Filter the listing and keep only the lines with the word "saved".

# Items from a dataset:
--- start ---

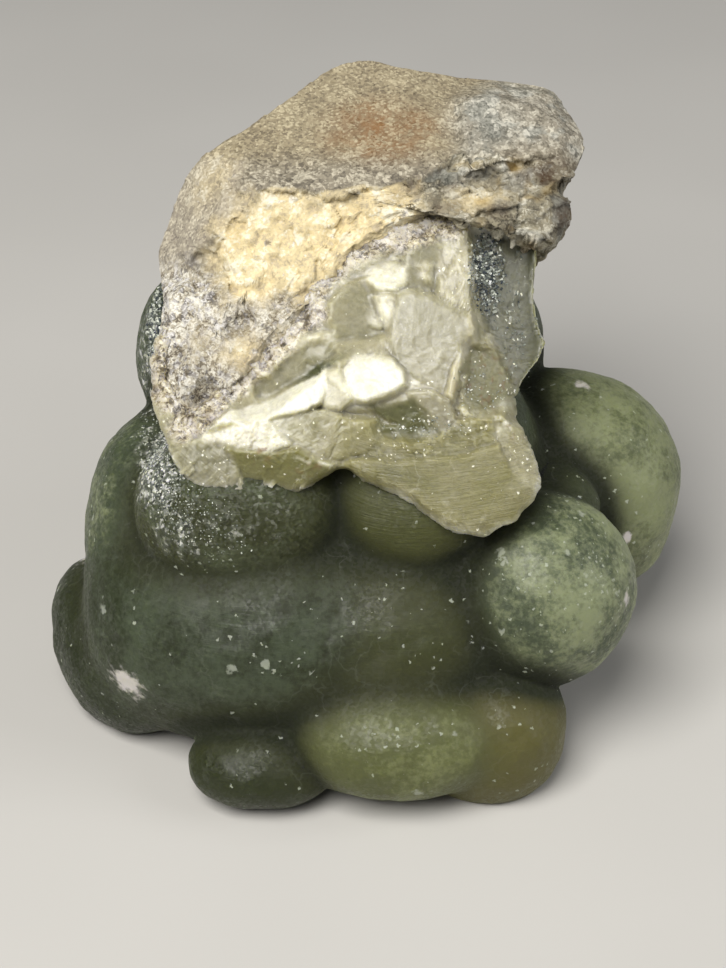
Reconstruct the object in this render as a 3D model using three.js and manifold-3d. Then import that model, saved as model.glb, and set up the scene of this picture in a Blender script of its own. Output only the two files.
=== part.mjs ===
// Raw prehnite on its host rock: a hand specimen of green botryoidal prehnite under a cap of grey and cream
// rock.
// Millimetres, +Z up, front towards -Y. The specimen stands on its broken base, whose flat lies in z = 0.
import * as THREE from "three";
import { ConvexGeometry } from "three/addons/geometries/ConvexGeometry.js";
import { mergeVertices } from "three/addons/utils/BufferGeometryUtils.js";
import Module from "manifold-3d";

const wasm = await Module();
wasm.setup();

// ---- Driving dimensions ----
const FACE_LEAN = THREE.MathUtils.degToRad(35); // the broken front face leans back by this much
const FACE_ORIGIN = new THREE.Vector3(0, 1, 20); // the point that the face's own u, v and n are measured from
const BASE_CENTRE = new THREE.Vector3(0.27, 1.35, 0); // the middle of the base before it is moved home
const SEAM = 0.3; // clearance between the prehnite and the host rock
const FACE_SHEAR = 0.15; // how much further out the face stands for each millimetre down it
const SHEAR_FREE = 30; // the v at which the shear moves nothing
const FACET = 3.1; // length of a facet's side on the rounded lobes
const CUTTER = 120; // side of the blocks that cut a face flat
const OPEN = 24; // how far out of the face a bite stays open

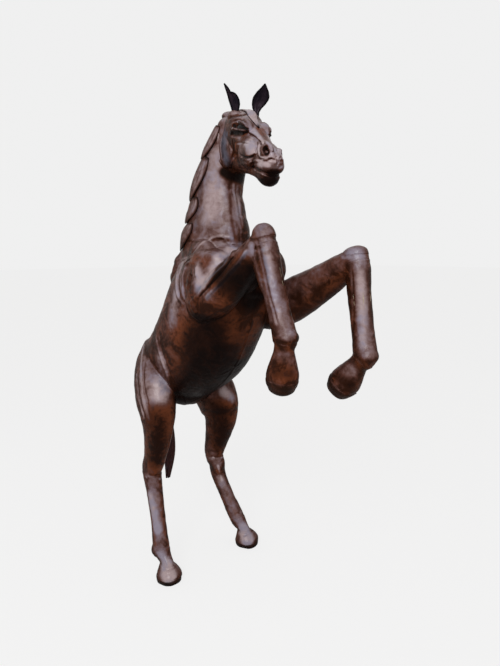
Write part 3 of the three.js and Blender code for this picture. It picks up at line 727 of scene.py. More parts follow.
middles = read(body_skin.polygons, "center")
labels = nearest_form(middles)
neck_side = (middles - np.array(metres(BREAST))) @ np.array(Vector(BREAST_WAY).normalized()) > 0
torso = np.isin(labels, (hides.index("body_hide"), hides.index("neck_hide")))
labels[torso] = np.where(neck_side[torso], hides.index("neck_hide"), hides.index("body_hide"))
for side in ("right", "left"):
    for end, joints in (("hind", HIND[side]), ("fore", FORE[side])):
        top, toe = metres(joints["fetlock"]), metres(joints["toe"])
        share = (middles - np.array(top)) @ np.array(toe - top) / (toe - top).length_squared
        mine = labels == hides.index(f"{side}_{end}_hoof_hide")
        hides.append(f"{side}_{end}_sole")
        sole = middles[:, 2] < SOLE_BAND if end == "hind" else share > SOLE_START
        labels[mine & sole] = len(hides) - 1
left = middles[:, 1] > SHIFT.y
for name in ("body_hide", "neck_hide"):
    mine = labels == hides.index(name)
    hides.append(name + "_left")
    labels[mine & left] = len(hides) - 1
hides = [n + "_right" if n in ("body_hide", "neck_hide") else n for n in hides]
split(body_skin, labels)


# Leather, glass, wood and steel
class Wire:
    """A shader value that takes Python's own operators."""

    def __init__(self, owner, socket):
        self.owner, self.socket = owner, socket

    def maths(self, operation, a, b):
        return self.owner.node("ShaderNodeMath", {"operation": operation}, {0: a, 1: b})

    def __add__(self, other):
        return self.maths("ADD", self, other)

    def __sub__(self, other):
        return self.maths("SUBTRACT", self, other)

    def __rsub__(self, other):
        return self.maths("SUBTRACT", other, self)

    def __mul__(self, other):
        return self.maths("MULTIPLY", self, other)

    __radd__, __rmul__ = __add__, __mul__


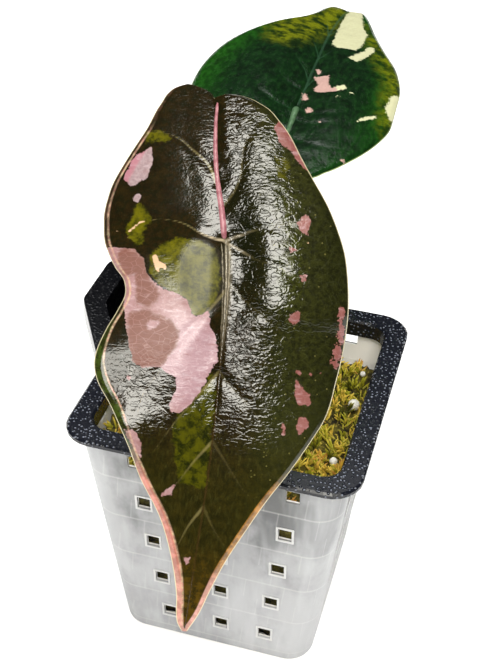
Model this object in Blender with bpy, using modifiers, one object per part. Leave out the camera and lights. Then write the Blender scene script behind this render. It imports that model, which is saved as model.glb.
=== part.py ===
"""Potted alocasia: two shield-shaped leaves on a short stem in a square clear pot with a black collar.

Units are metres, +Z is up, the origin is the middle of the pot's flat base and -Y is the front.
"""
import math
import random

import bmesh
import bpy
import numpy as np
from mathutils import Matrix, Vector

MM = 0.001
CLEARANCE = 0.3 * MM

# Pot: a tapered square cup with rounded corners
POT_HEIGHT = 99.3 * MM
POT_BASE_HALF = 36.1 * MM
POT_TAPER = 0.1009
POT_CORNER = 9.5 * MM
POT_BASE_ROUND = 1.5 * MM
POT_WALL = 1.3 * MM
CORNER_STEPS = 6

# Windows in the pot's walls, rows from the top down, columns drawing together with the taper
WINDOW_TOP_ROW = 92.6 * MM
WINDOW_PITCH = 19.6 * MM
WINDOW_ROWS = 5
WINDOW_WIDTH = 4.6 * MM
WINDOW_HEIGHT = 5.6 * MM
WINDOW_COLUMN = 16.4 * MM
WINDOW_SPREAD = 6.9
WINDOW_SHIFT = 1.9 * MM
WINDOW_MIDDLE_SHIFT = 1.6 * MM
DRAIN_RADIUS = 3.5 * MM
DRAIN_OFFSET = 17.0 * MM

# Collar: a flat band that sits on the pot's lip, with a flange down inside the pot
RIM_HEIGHT = 101.8 * MM
COLLAR_HALF = 50.0 * MM
COLLAR_CORNER = 10.7 * MM
COLLAR_CORNER_FADE = 0.55
COLLAR_BAND = 8.0 * MM
COLLAR_PLATE = RIM_HEIGHT - POT_HEIGHT - CLEARANCE
COLLAR_FLANGE = 6.5 * MM
COLLAR_WALL = 1.5 * MM
COLLAR_EDGE_ROUND = 0.7 * MM

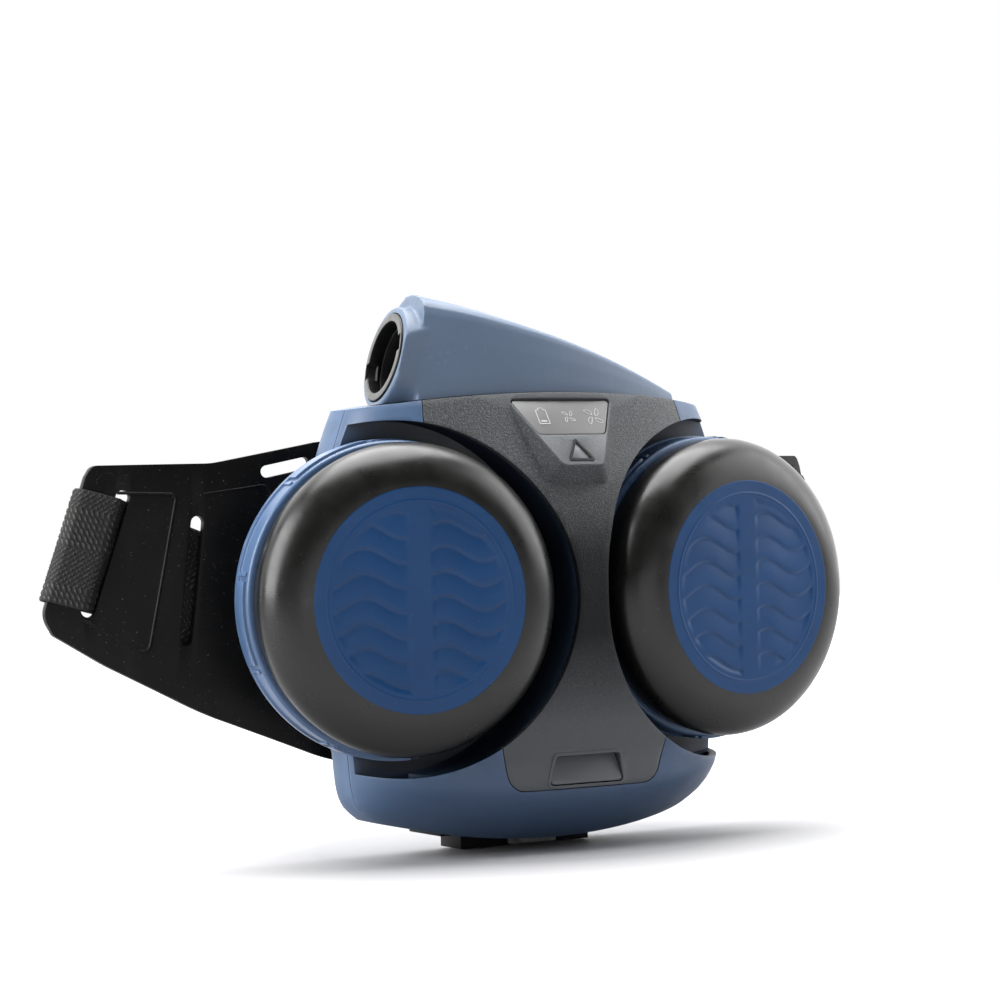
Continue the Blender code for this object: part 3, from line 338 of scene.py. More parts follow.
# ---------------------------------------------------------------- mesh helpers

CUTTERS = []


def place_object(name, mesh, finish=None):
    obj = bpy.data.objects.new(name, mesh)
    bpy.context.scene.collection.objects.link(obj)
    if finish:
        mesh.materials.append(finish)
    else:
        obj.hide_render = True
        CUTTERS.append(obj)
    return obj


def from_bmesh(name, shape, finish=None, matrix=None):
    if matrix:
        bmesh.ops.transform(shape, matrix=matrix, verts=shape.verts)
    bmesh.ops.recalc_face_normals(shape, faces=shape.faces)
    mesh = bpy.data.meshes.new(name)
    shape.to_mesh(mesh)
    shape.free()
    return place_object(name, mesh, finish)


def skin(shape, rows, ring=True, closed=False, caps=False):
    """Faces between neighbouring rows of points. A ring joins each row's own ends, closed joins the
    last row to the first, and caps fill the first row and the last."""
    count = len(rows[0])
    for here, there in list(zip(rows, rows[1:])) + ([(rows[-1], rows[0])] if closed else []):
        for i in range(count if ring else count - 1):
            j = (i + 1) % count
            shape.faces.new((here[i], here[j], there[j], there[i]))
    if caps:
        shape.faces.new(rows[0])
        shape.faces.new(rows[-1])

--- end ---

# Task output:
Reconstruct the object in this render as a 3D model using three.js and manifold-3d. Then import that model, saved as model.glb, and set up the scene of this picture in a Blender script of its own. Output only the two files.
Model this object in Blender with bpy, using modifiers, one object per part. Leave out the camera and lights. Then write the Blender scene script behind this render. It imports that model, which is saved as model.glb.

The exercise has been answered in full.